Ce qui était émouvant chez Jeanne Lapointe, aussi, c'était qu'elle était, comme Judith Jasmin le fut aussi, une femme bien en avance sur son temps, luttant pour un avenir dont elle pressentait l'ouverture, les fertiles révolutions. Elle savait combien il était injuste que l'université longtemps ne fut réservée qu'aux garçons, elle reconnaissait là une sorte de racisme social, de danger pesant sur la vie des femmes, leur présent, une ségrégation menaçante qui avait englouti bien des générations précédentes. Ainsi encourageait-elle, avec la même vigilance, les jeunes auteurs qui étaient des femmes à écrire, à étudier. Elle croyait en une éducation ferme et longue, libre surtout, sans aucune servitude à la religion. Son message était cette recherche de la liberté, de la clairvoyance, d'une prise de conscience aiguë de ces temps nouveaux dans lesquels nous allions vivre, écrire, comprendre, dans ce vaste espace d'une humanité en mouvement.
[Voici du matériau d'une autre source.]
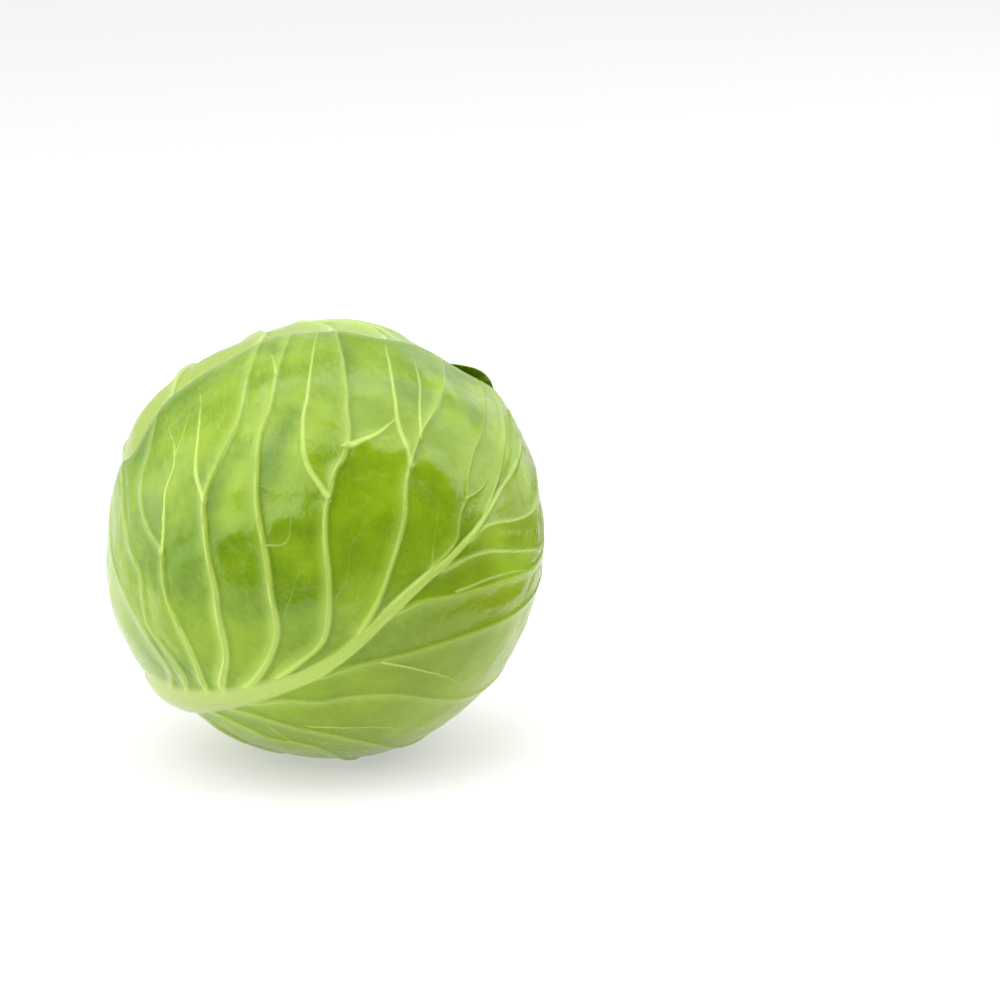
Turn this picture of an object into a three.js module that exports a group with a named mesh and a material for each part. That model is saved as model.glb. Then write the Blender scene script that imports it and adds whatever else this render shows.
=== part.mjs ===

Jeanne Lapointe était aussi une femme secrètement révoltée, dont la révolte, pour les jeunes gens qu'elle guidait, sans avoir nullement cette prétention de les guider, tout naturellement, parce qu'elle s'appliquait à faire comprendre à chacun sa responsabilité de vivre, sa fierté à être soi-même, dont la révolte nous semblait nécessaire, car il fallait changer rapidement, sortir de cette lourdeur de l'ignorance qui accablait tant de vies. Nous partagions avec elle cette impatience qui ferait éclater bien des emprisonnements et frontières. On connaît aujourd'hui les bienfaits, l'évolution, la largesse de coeur, que Jeanne Lapointe sut transmettre au rôle de l'éducation dans la société québécoise. Il ne faut pas oublier non plus qu'elle était une femme aimant l'écriture, que son don le plus précieux fut celui de cet amour inaltérable de la littérature, à ceux qui ont eu le bonheur de la connaître à ce moment de sa vie où écrire lui paraissait la plus fervente des passions, la plus digne. C'est cette femme éprise du travail de l'écrivain, en comprenant si bien la force, la nécessité, qui avait pleuré le jour où on lui avait appris la mort de l'écrivain américain William Faulkner. C'est d'elle dont je me souviens le plus.